Documento da empresa francesa investigada no Brasil por envolvimento no cartel dos trens ensina o caminho para subornar responsáveis por licitações
Alexandre Aragão
FORA DOS TRILHOS - Vagões da Alstom no metrô paulista: a empresa francesa negava ter pago suborno para obter contratos no Brasil (Fernando Cavalcanti)
O manual da propina da Alstom é dividido em cinco itens e utiliza eufemismos para justificar sua existência — como o que diz que o “objetivo (do documento) é definir modalidades práticas de pagamento de comissões a terceiros”. Logo no início, há uma recomendação para evitar que o esquema seja descoberto: é necessário “manter a confidencialidade indispensável a esse tipo de operação”. O guia recomenda ainda que os envolvidos não deixem rastros da propina nos registros fiscais da empresa. Assim, subornos viram pagamentos de “comissão”, cujos valores têm de ser devidamente registrados em contratos de “consultoria e suporte”. Esses contratos, reza o documento, necessitam ter um texto-padrão e ser assinados pelo diretor financeiro da companhia. As subsidiárias da Alstom, como a Cegelec, também eram orientadas a seguir o guia prático de corrupção da empresa.
O guia foi feito para "simplificar e racionalizar" as regras de pagamento de propina para a obtenção de contratos pela Alstom e suas subsidiárias com lobistas de empresas públicas e privadas
O Ministério Público interpreta o trecho como uma recomendação para que contratos de propina não sejam registrados na contabilidade oficial da empresa. Também é necessário manter a "confidencialidade indispensável a esse tipo de operação"
Cada subsidiária da Alstom, segundo a interpretação do Ministério Público, deve registrar em acordos separados todas as operações com lobistas, para que elas não constem dos contratos oficiais e não possam ser rastreadas pelas autoridades
Pinto Junior, segundo apurou o Ministério Público de São Paulo, era o responsável por distribuir a políticos e burocratas o dinheiro da propina paga pela Alstom no Brasil. Ele próprio admitiu aos investigadores que fazia tal serviço.

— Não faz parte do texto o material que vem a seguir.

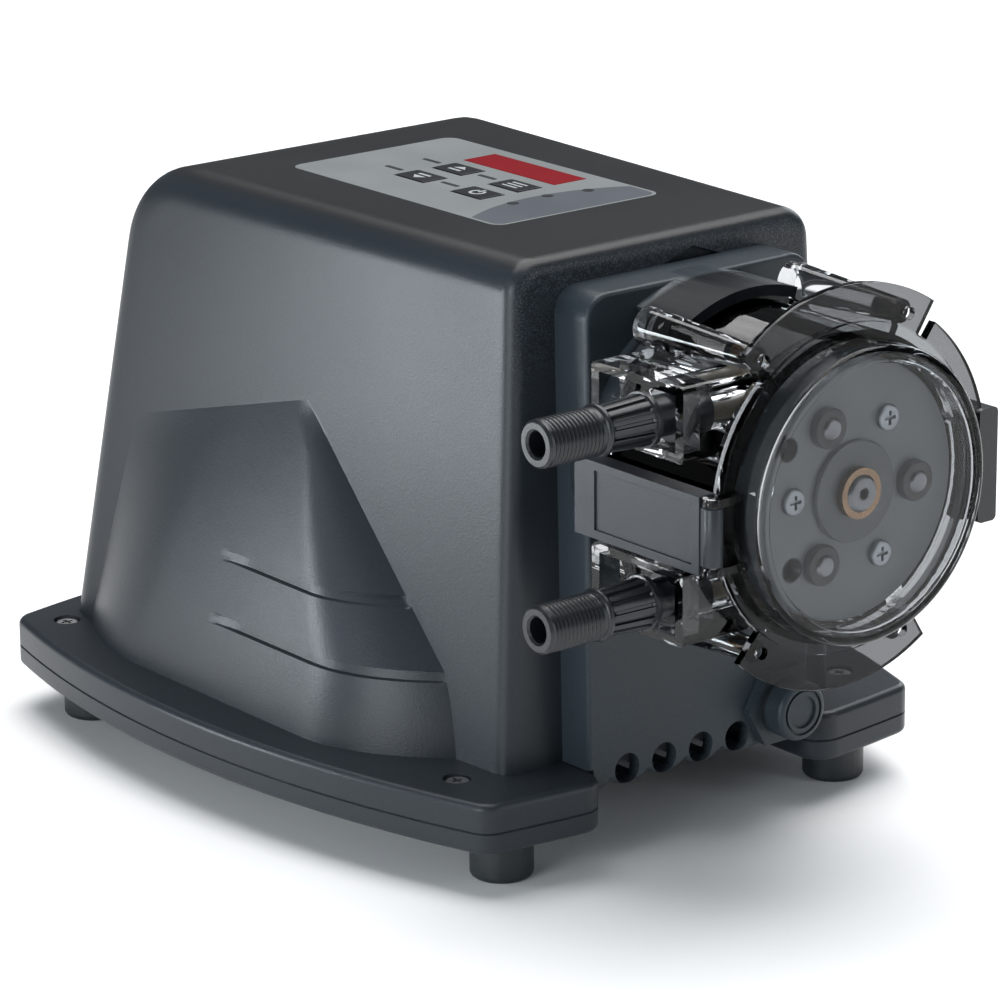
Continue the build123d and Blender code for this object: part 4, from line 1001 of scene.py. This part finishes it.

Sua memória, no entanto, termina aí — Pinto Junior diz que não recorda quem eram as pessoas às quais ele entregava o dinheiro.
A Polícia Federal investiga dois braços desse esquema de corrupção: no setor de transporte ferroviário e no de energia. Até agora, dezessete funcionários públicos e das empresas foram indiciados. A parte do inquérito referente ao cartel do trem está nas mãos do ministro do Supremo Tribunal Federal Marco Aurélio Mello.
Depois de receber o caso da Procuradoria-Geral da República, em dezembro, Mello disse que iria analisá-lo ainda durante o recesso da Justiça, que acaba nesta semana. Caso o STF acolha a denúncia, o processo será desmembrado: os indiciados com direito a foro privilegiado responderão no Supremo, enquanto os demais voltarão à primeira instância. Quatro citados têm direito a foro privilegiado: os secretários estaduais Edson Aparecido (PSDB), José Anibal (PSDB) e Rodrigo Garcia (DEM) e o deputado Arnaldo Jardim (PPS). Todos até agora negaram envolvimento com o esquema da Alstom.
No manual dos investigadores, a primeira coisa que se aprende é que a corrupção tem dois lados, o de quem paga e o de quem recebe. O guia da propina da Alstom resolve parte da questão. Agora, falta a outra metade.